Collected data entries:
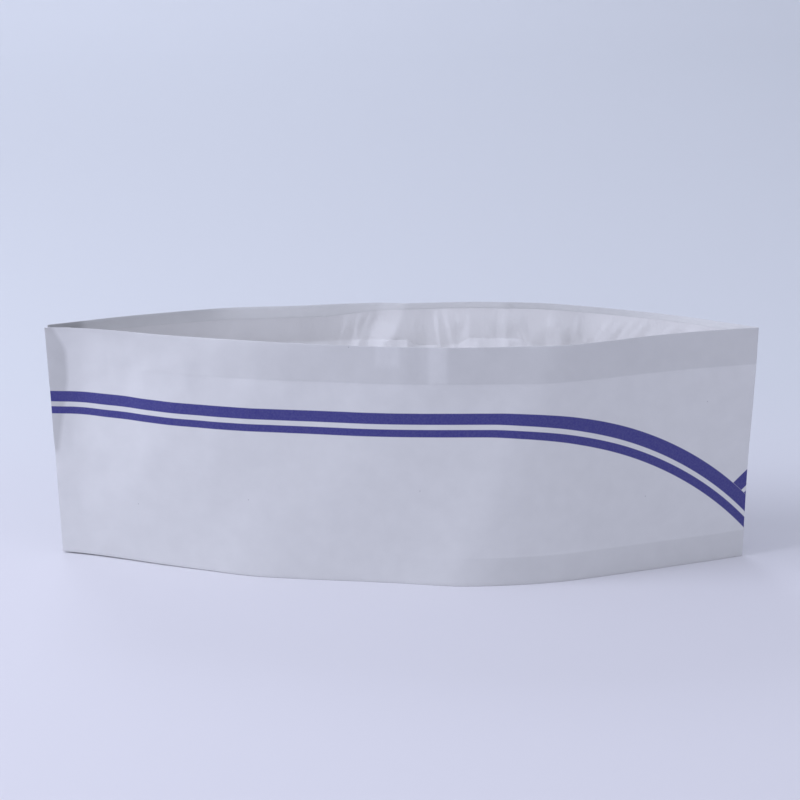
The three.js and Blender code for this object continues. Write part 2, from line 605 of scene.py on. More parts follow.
    def near_relief(self, along: Array, height: Array) -> Array:
        """How far the near panel's own bumps and creases stand out.

        Args:
            along: Paper distances.
            height: Heights above the foot.

        Returns:
            Millimetres outwards at each place.
        """
        share = np.clip(height / self.height, 0, 1)
        to_foot, to_rim = self.window_powers
        window = self.window_peak * share**to_foot * (1 - share) ** to_rim
        crest = along - self.bow_lean * (height - self.bow_level)
        crest = np.clip(crest, self.bow_knots[0], self.panel)
        bow = through(self.bow_knots, self.bow_heights)(crest) * window
        press = self.press_depth * np.clip(1 - along / self.press_width, 0, 1)
        press = press * self.press_low.smooth(height) * self.press_high.smooth(height)
        rough = self.rumple.at(along, height) * self.rumple_fades.smooth(along) * window
        folds = sum(fold.at(along, height) for fold in self.creases + self.near_pleats)
        return bow + press + rough + folds

    def place(self, along: Array, height: Array, depth: Array) -> Array:
        """Puts points of the strip where they are on the standing hat.

        Args:
            along: Paper distances from the near panel's raw edge, through both folds.
            height: Heights above the foot.
            depth: Distances into the hat from the band's outer face.

        Returns:
            An array of X, Y and Z in millimetres.
        """
        share = height / self.height
        places, runs = [], []
        edges = (("foot", self.back_foot, self.front_foot), ("rim", self.back_rim, self.front_rim))
        for (level, back, front), at in zip(edges, self.rulings(along, share)):
            line, distance = self.edge(level, back, front)
            run = unit(np.gradient(line, axis=0))
            for found, values in ((places, line), (runs, run)):
                found.append(np.column_stack([np.interp(at, distance, values[:, i]) for i in (0, 1)]))
        mix = share[:, None]
        flat = places[0] * (1 - mix) + places[1] * mix
        run = unit(runs[0] * (1 - mix) + runs[1] * mix)
        inward = np.column_stack((-run[:, 1], run[:, 0]))
        flat = flat + inward * (depth - self.relief(along, height))[:, None]
        past_back = along % (2 * self.panel)
        from_back = np.minimum(past_back, 2 * self.panel - past_back)
        lift = self.foot_lift * np.clip(1 - from_back / self.lift_reach, 0, 1) ** self.lift_power
        return np.column_stack((flat, height + lift * (1 - share)))


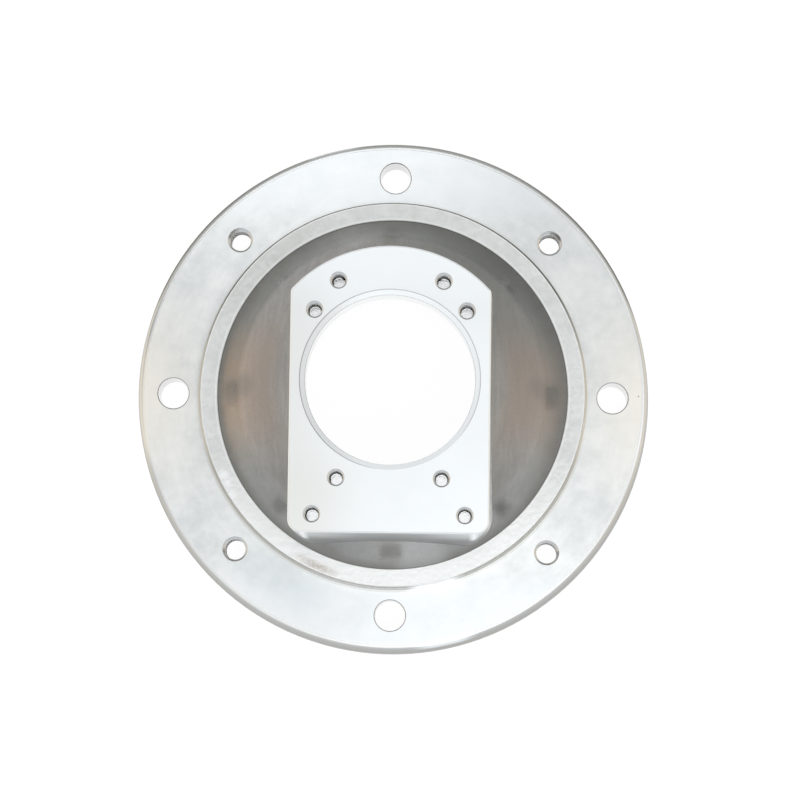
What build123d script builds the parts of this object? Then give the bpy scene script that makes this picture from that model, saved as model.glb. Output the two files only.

INSTRUCTIONS TO FOLLOW:
Return every line containing "this".

FINAL RESULT:
The three.js and Blender code for this object continues. Write part 2, from line 605 of scene.py on. More parts follow.
What build123d script builds the parts of this object? Then give the bpy scene script that makes this picture from that model, saved as model.glb. Output the two files only.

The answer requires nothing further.